Provided data
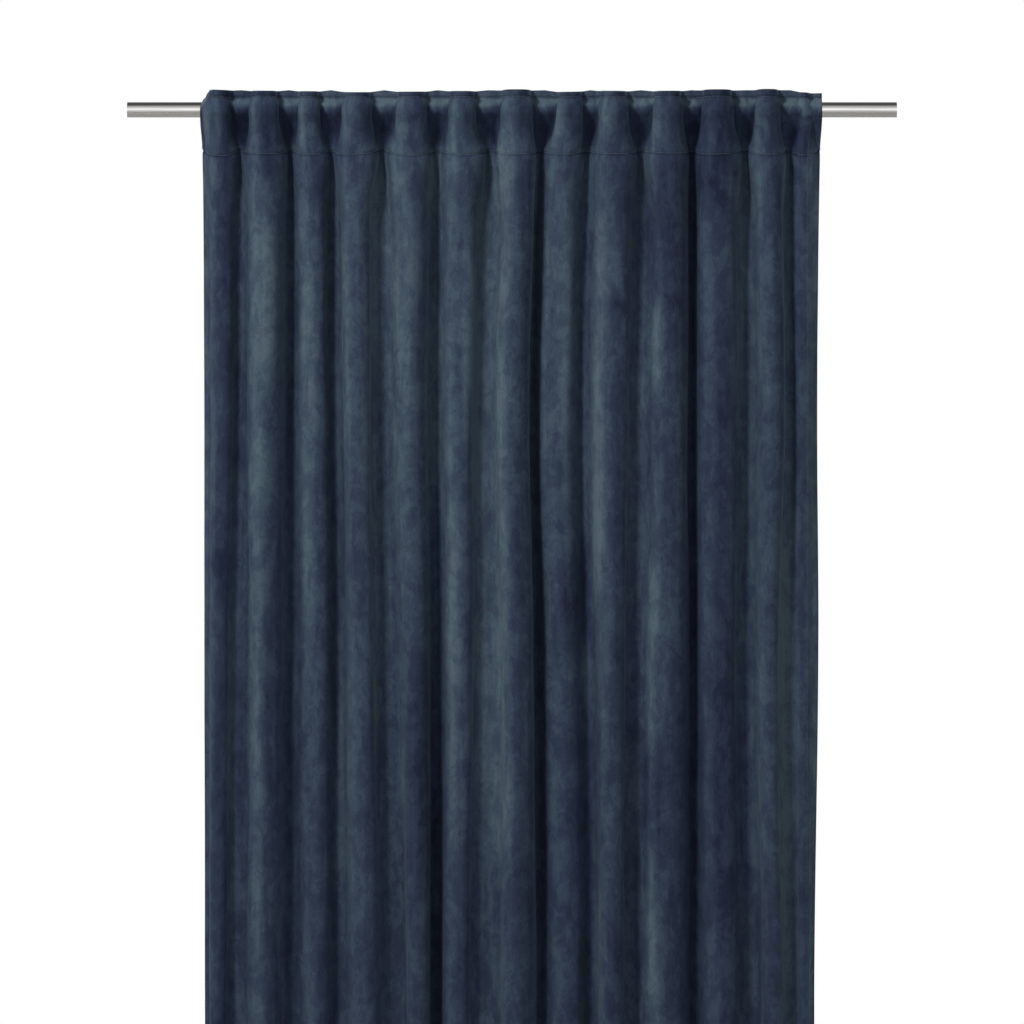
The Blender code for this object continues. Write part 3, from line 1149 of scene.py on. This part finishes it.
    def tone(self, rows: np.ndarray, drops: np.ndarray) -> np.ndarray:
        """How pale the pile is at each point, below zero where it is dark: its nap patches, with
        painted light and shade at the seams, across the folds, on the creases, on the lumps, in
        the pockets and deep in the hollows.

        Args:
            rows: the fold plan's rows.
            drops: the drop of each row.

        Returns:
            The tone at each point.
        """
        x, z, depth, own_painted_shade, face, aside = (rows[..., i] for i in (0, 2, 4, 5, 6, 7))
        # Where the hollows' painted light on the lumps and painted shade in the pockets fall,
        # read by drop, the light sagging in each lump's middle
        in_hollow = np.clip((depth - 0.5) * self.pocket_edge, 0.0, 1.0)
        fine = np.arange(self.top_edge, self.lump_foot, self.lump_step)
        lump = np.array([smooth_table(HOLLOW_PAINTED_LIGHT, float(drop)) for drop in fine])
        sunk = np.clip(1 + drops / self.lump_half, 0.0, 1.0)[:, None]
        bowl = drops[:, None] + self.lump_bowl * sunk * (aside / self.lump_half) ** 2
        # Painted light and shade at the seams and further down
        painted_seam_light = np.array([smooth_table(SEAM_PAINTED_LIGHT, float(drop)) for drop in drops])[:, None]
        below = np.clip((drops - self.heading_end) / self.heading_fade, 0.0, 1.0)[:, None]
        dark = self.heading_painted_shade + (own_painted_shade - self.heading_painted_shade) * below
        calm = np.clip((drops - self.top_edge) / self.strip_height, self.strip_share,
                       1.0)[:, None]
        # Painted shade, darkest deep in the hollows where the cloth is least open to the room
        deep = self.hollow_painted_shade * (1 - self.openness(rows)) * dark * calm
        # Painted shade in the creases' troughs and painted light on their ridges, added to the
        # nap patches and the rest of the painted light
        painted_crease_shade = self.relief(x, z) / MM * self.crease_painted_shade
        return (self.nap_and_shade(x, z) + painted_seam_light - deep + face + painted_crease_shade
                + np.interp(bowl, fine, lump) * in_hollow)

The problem
Each line of the material must be restated exactly.

Response to this task
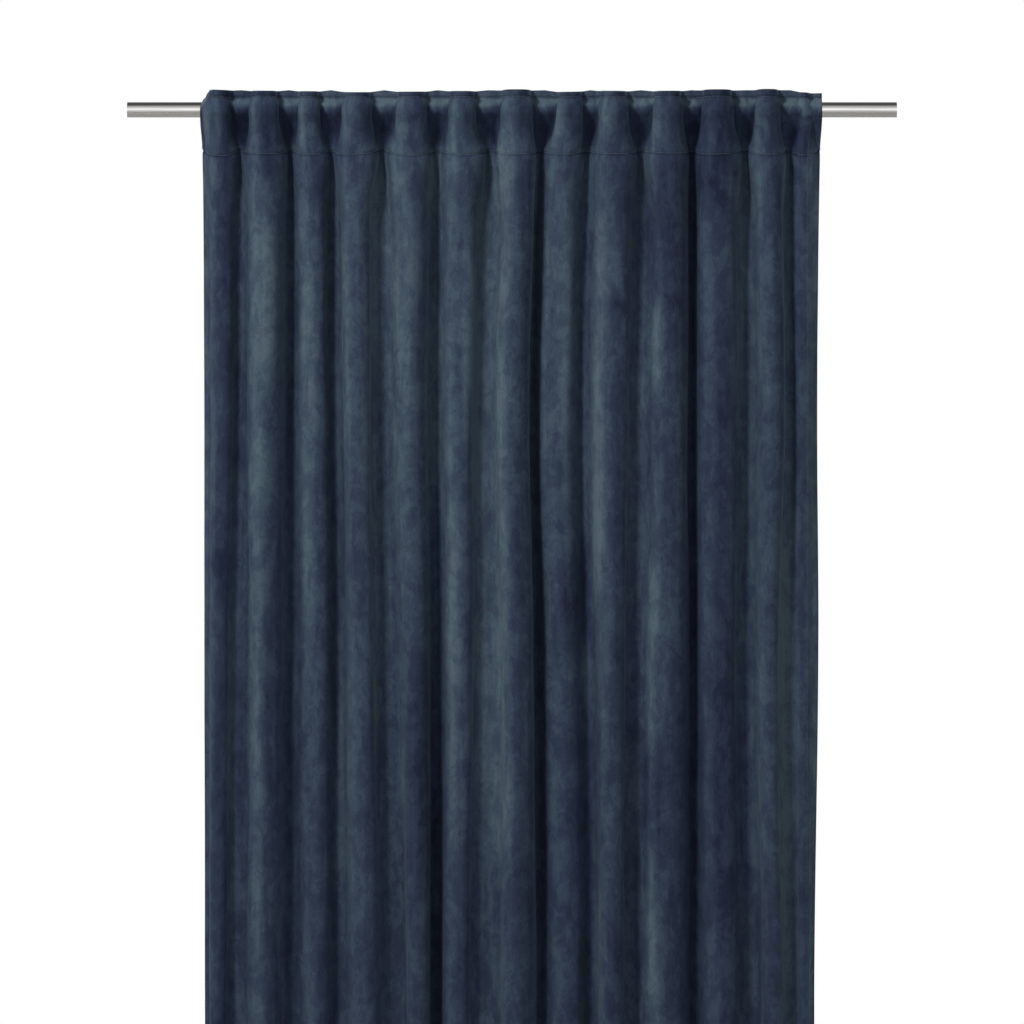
The Blender code for this object continues. Write part 3, from line 1149 of scene.py on. This part finishes it.
    def tone(self, rows: np.ndarray, drops: np.ndarray) -> np.ndarray:
        """How pale the pile is at each point, below zero where it is dark: its nap patches, with
        painted light and shade at the seams, across the folds, on the creases, on the lumps, in
        the pockets and deep in the hollows.

        Args:
            rows: the fold plan's rows.
            drops: the drop of each row.

        Returns:
            The tone at each point.
        """
        x, z, depth, own_painted_shade, face, aside = (rows[..., i] for i in (0, 2, 4, 5, 6, 7))
        # Where the hollows' painted light on the lumps and painted shade in the pockets fall,
        # read by drop, the light sagging in each lump's middle
        in_hollow = np.clip((depth - 0.5) * self.pocket_edge, 0.0, 1.0)
        fine = np.arange(self.top_edge, self.lump_foot, self.lump_step)
        lump = np.array([smooth_table(HOLLOW_PAINTED_LIGHT, float(drop)) for drop in fine])
        sunk = np.clip(1 + drops / self.lump_half, 0.0, 1.0)[:, None]
        bowl = drops[:, None] + self.lump_bowl * sunk * (aside / self.lump_half) ** 2
        # Painted light and shade at the seams and further down
        painted_seam_light = np.array([smooth_table(SEAM_PAINTED_LIGHT, float(drop)) for drop in drops])[:, None]
        below = np.clip((drops - self.heading_end) / self.heading_fade, 0.0, 1.0)[:, None]
        dark = self.heading_painted_shade + (own_painted_shade - self.heading_painted_shade) * below
        calm = np.clip((drops - self.top_edge) / self.strip_height, self.strip_share,
                       1.0)[:, None]
        # Painted shade, darkest deep in the hollows where the cloth is least open to the room
        deep = self.hollow_painted_shade * (1 - self.openness(rows)) * dark * calm
        # Painted shade in the creases' troughs and painted light on their ridges, added to the
        # nap patches and the rest of the painted light
        painted_crease_shade = self.relief(x, z) / MM * self.crease_painted_shade
        return (self.nap_and_shade(x, z) + painted_seam_light - deep + face + painted_crease_shade
                + np.interp(bowl, fine, lump) * in_hollow)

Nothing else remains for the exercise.